- [The problem]: Beginning at the first line of the data, print each line exactly, stopping after the line that contains "PIN_SINK_DEPTH = 0.85".

- [Dataset content]:
· · · · · · ·

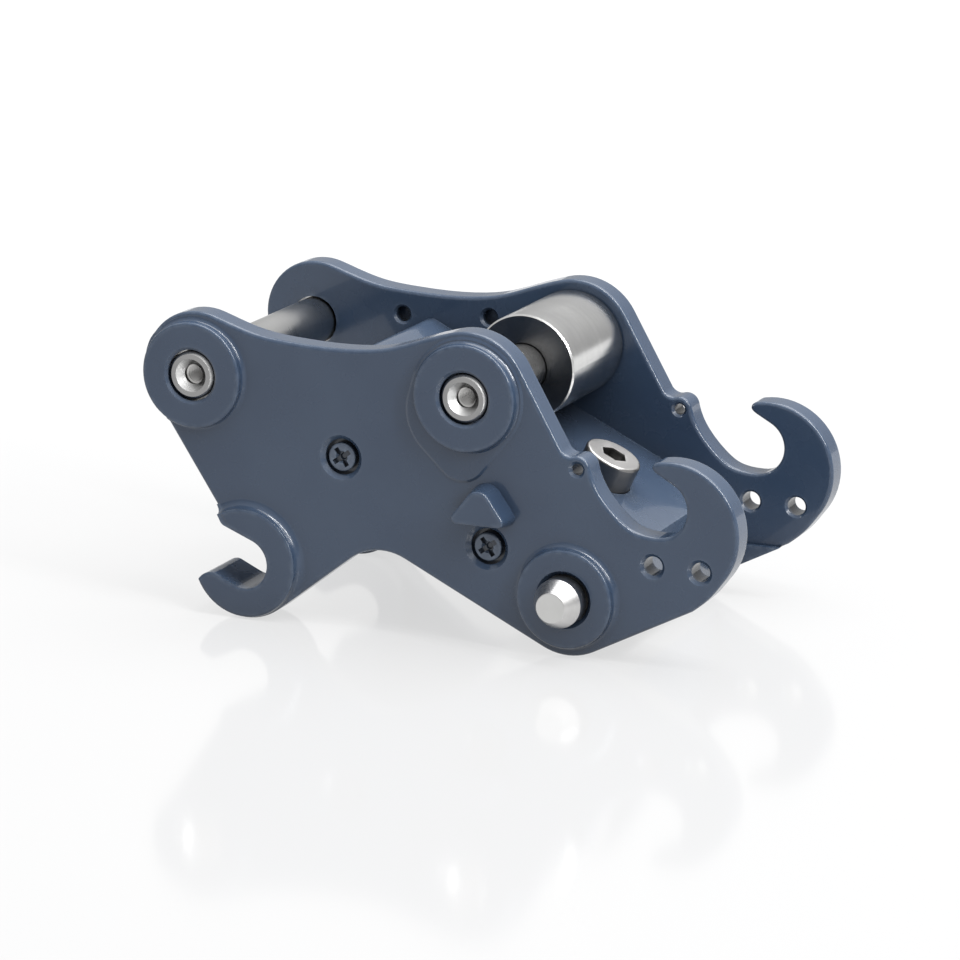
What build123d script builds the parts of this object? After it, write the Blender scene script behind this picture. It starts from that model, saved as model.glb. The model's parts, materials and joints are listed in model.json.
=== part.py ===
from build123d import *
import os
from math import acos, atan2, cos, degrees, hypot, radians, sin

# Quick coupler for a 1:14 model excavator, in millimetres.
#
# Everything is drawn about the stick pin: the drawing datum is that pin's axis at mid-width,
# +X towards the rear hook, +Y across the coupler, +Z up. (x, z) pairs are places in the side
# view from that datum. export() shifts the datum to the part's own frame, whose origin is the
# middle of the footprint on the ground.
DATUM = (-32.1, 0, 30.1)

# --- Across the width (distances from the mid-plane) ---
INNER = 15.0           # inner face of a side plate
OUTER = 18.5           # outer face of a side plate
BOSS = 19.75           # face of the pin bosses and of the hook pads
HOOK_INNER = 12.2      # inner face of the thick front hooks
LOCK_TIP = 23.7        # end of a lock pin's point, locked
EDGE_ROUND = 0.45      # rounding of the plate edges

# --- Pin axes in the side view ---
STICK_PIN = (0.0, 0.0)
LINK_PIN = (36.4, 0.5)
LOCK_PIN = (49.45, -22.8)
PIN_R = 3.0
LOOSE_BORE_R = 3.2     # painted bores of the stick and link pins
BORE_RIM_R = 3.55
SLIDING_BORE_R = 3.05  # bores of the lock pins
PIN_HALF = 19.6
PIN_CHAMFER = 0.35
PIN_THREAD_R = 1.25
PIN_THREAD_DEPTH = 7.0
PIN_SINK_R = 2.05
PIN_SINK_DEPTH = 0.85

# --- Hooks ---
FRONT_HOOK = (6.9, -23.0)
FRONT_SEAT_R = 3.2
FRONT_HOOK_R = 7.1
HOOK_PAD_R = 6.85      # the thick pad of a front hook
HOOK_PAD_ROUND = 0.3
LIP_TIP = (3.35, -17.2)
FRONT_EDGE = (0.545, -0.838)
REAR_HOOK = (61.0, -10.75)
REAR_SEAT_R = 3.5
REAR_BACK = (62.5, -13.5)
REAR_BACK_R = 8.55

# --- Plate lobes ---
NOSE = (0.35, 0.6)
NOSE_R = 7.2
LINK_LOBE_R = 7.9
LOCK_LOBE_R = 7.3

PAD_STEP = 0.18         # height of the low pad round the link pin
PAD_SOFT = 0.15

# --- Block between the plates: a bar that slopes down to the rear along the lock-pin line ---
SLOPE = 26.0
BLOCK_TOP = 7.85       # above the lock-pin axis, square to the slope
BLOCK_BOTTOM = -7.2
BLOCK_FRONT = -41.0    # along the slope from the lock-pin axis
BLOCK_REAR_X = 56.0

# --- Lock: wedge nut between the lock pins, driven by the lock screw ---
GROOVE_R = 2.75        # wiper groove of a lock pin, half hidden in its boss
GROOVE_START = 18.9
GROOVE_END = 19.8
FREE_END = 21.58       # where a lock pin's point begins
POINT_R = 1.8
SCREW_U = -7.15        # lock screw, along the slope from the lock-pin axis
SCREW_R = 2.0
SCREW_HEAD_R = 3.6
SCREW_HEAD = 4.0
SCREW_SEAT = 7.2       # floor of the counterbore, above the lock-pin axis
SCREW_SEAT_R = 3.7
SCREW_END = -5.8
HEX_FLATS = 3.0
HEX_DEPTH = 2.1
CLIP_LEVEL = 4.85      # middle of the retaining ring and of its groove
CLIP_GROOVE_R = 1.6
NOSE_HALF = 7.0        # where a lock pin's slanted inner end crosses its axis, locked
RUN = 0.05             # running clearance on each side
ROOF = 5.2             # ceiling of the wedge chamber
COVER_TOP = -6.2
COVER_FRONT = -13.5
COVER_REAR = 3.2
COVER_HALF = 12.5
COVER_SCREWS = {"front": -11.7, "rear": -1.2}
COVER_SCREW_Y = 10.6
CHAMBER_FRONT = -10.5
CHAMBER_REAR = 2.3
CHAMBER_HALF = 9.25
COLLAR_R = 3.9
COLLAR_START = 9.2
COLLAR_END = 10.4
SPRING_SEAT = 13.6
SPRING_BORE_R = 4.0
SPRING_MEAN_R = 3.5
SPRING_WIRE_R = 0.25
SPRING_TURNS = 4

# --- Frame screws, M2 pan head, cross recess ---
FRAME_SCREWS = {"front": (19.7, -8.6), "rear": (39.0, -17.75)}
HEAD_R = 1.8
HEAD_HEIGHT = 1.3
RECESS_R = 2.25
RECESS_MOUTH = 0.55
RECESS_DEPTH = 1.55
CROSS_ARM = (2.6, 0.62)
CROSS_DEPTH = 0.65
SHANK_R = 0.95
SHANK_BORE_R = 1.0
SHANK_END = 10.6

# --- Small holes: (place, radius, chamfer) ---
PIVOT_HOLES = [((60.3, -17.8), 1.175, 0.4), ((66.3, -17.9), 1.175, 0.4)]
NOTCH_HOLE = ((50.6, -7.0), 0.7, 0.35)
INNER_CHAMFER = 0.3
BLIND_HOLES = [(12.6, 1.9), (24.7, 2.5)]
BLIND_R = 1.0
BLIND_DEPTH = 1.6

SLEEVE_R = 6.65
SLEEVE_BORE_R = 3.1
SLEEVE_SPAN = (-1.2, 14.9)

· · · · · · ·

- [Finished exercise]:
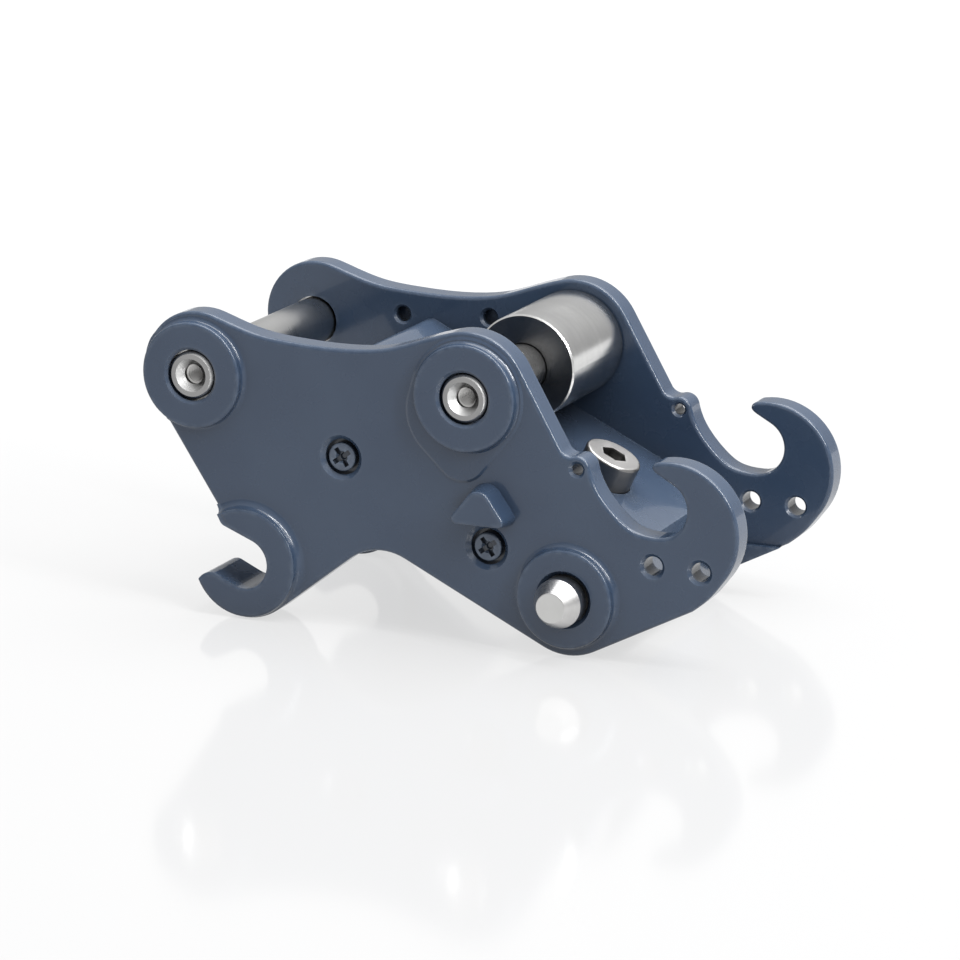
What build123d script builds the parts of this object? After it, write the Blender scene script behind this picture. It starts from that model, saved as model.glb. The model's parts, materials and joints are listed in model.json.
=== part.py ===
from build123d import *
import os
from math import acos, atan2, cos, degrees, hypot, radians, sin

# Quick coupler for a 1:14 model excavator, in millimetres.
#
# Everything is drawn about the stick pin: the drawing datum is that pin's axis at mid-width,
# +X towards the rear hook, +Y across the coupler, +Z up. (x, z) pairs are places in the side
# view from that datum. export() shifts the datum to the part's own frame, whose origin is the
# middle of the footprint on the ground.
DATUM = (-32.1, 0, 30.1)

# --- Across the width (distances from the mid-plane) ---
INNER = 15.0           # inner face of a side plate
OUTER = 18.5           # outer face of a side plate
BOSS = 19.75           # face of the pin bosses and of the hook pads
HOOK_INNER = 12.2      # inner face of the thick front hooks
LOCK_TIP = 23.7        # end of a lock pin's point, locked
EDGE_ROUND = 0.45      # rounding of the plate edges

# --- Pin axes in the side view ---
STICK_PIN = (0.0, 0.0)
LINK_PIN = (36.4, 0.5)
LOCK_PIN = (49.45, -22.8)
PIN_R = 3.0
LOOSE_BORE_R = 3.2     # painted bores of the stick and link pins
BORE_RIM_R = 3.55
SLIDING_BORE_R = 3.05  # bores of the lock pins
PIN_HALF = 19.6
PIN_CHAMFER = 0.35
PIN_THREAD_R = 1.25
PIN_THREAD_DEPTH = 7.0
PIN_SINK_R = 2.05
PIN_SINK_DEPTH = 0.85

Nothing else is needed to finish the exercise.